Google challenges the belief that a website's robots.txt file must be at the root domain. Websites can use a centralized robots.txt file hosted on a different domain, such as a CDN. Webmasters can redirect their main domain's robots.txt to this CDN-hosted version, and compliant crawlers will follow the redirect. This offers more flexibility, especially for those using CDNs. The possibility of future changes regarding the file's name was also hinted at.
robots.txt is 30 years old and is virtually error-free because parsers ignore mistakes, ensuring they don't crash. ASCII art or misspelled directives like "disallow" are ignored, which might be unfortunate but doesn't affect the rest of the file. Anything unrecognized by the parser, such as user-agent, allow, and disallow, is ignored, leaving the rest usable. The author questions the need for line comments and invites readers to share their thoughts.
Soft 404s and other hidden errors are problematic for web crawlers. When a page returns an HTTP 200 status code despite being an error, crawlers repeatedly visit it, wasting resources that could be used on valuable content. This misuse of the "crawl budget" means fewer real pages are indexed, reducing their visibility in search results. Always serve the correct HTTP status code for errors to help crawlers efficiently index your site.

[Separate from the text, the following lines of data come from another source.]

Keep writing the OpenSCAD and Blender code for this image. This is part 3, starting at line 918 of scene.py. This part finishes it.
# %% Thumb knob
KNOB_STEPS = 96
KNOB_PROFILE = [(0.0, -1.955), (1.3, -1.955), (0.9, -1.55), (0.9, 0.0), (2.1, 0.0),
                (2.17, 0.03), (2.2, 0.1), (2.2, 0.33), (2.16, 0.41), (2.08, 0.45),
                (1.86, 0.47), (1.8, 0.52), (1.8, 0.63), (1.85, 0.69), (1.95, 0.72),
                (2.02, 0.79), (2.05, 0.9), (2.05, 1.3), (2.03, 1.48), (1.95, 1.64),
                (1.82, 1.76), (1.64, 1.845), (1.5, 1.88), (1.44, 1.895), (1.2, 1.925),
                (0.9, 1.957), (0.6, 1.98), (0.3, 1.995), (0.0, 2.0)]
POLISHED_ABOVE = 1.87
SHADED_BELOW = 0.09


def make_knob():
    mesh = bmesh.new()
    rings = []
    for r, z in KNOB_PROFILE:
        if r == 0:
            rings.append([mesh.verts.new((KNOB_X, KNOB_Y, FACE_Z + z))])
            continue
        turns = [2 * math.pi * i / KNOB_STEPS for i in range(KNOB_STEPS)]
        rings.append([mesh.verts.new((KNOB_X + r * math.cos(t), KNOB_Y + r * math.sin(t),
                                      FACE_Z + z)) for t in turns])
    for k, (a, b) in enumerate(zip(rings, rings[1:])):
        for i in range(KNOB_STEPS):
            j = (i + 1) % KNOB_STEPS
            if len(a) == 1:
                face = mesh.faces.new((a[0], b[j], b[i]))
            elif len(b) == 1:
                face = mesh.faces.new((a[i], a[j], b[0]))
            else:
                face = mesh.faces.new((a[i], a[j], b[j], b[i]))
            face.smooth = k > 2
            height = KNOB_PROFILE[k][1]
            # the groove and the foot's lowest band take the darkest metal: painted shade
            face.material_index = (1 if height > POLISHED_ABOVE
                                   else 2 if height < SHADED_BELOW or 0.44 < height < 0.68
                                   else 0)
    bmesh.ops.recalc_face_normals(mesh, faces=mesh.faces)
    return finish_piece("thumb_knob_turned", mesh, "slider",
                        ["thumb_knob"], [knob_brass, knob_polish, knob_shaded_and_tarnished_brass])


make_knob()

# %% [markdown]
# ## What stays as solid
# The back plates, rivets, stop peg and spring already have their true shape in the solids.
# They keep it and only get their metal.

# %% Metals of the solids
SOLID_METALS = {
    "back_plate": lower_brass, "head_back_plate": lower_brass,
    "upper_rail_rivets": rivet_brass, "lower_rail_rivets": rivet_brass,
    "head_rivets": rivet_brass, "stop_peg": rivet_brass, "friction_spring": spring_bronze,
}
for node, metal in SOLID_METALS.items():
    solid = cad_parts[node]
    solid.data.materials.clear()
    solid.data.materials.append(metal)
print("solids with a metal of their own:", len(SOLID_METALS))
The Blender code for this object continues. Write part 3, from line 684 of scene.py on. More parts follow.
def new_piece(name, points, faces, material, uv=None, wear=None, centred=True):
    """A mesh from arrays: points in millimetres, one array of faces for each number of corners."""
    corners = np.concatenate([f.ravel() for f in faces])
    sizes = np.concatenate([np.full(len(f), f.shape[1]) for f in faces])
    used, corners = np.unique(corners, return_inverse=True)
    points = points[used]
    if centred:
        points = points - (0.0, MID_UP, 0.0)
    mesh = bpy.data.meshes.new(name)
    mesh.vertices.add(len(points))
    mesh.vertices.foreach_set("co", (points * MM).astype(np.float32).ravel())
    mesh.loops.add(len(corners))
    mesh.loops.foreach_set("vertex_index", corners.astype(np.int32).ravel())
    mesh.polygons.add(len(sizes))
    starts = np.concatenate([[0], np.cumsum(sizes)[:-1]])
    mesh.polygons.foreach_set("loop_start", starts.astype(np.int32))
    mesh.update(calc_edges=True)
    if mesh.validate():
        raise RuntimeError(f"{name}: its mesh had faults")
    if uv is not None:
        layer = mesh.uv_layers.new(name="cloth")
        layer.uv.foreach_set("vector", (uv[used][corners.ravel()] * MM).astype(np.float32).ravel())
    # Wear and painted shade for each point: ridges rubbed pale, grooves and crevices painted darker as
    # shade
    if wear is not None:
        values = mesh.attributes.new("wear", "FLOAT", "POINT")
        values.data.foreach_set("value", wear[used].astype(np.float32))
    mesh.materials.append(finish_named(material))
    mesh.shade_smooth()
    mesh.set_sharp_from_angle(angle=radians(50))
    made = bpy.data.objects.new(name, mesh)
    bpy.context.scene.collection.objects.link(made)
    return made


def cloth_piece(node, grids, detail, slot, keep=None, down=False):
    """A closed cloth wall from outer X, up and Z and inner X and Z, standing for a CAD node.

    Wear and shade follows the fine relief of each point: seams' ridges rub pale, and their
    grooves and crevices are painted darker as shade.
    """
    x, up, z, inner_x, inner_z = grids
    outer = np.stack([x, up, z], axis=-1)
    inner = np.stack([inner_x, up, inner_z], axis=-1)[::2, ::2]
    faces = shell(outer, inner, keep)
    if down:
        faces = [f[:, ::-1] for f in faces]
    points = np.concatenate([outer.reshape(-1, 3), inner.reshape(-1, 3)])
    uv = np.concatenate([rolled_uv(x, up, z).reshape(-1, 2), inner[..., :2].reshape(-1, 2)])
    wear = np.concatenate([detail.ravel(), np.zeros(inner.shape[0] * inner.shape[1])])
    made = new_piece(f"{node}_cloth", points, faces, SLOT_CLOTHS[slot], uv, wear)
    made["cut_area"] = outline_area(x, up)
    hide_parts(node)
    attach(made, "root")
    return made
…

Gary Illyes from Google advises not to worry excessively about 404 errors. A 404 status code indicates a URL not mapped to a resource. URLs should either return content (200 status) or not. If a URL should return content, fix it promptly. If not, determine if it could be useful to users and consider mapping it to content, or if it's useless, leave it alone. Focus on fixing 404 errors that help users.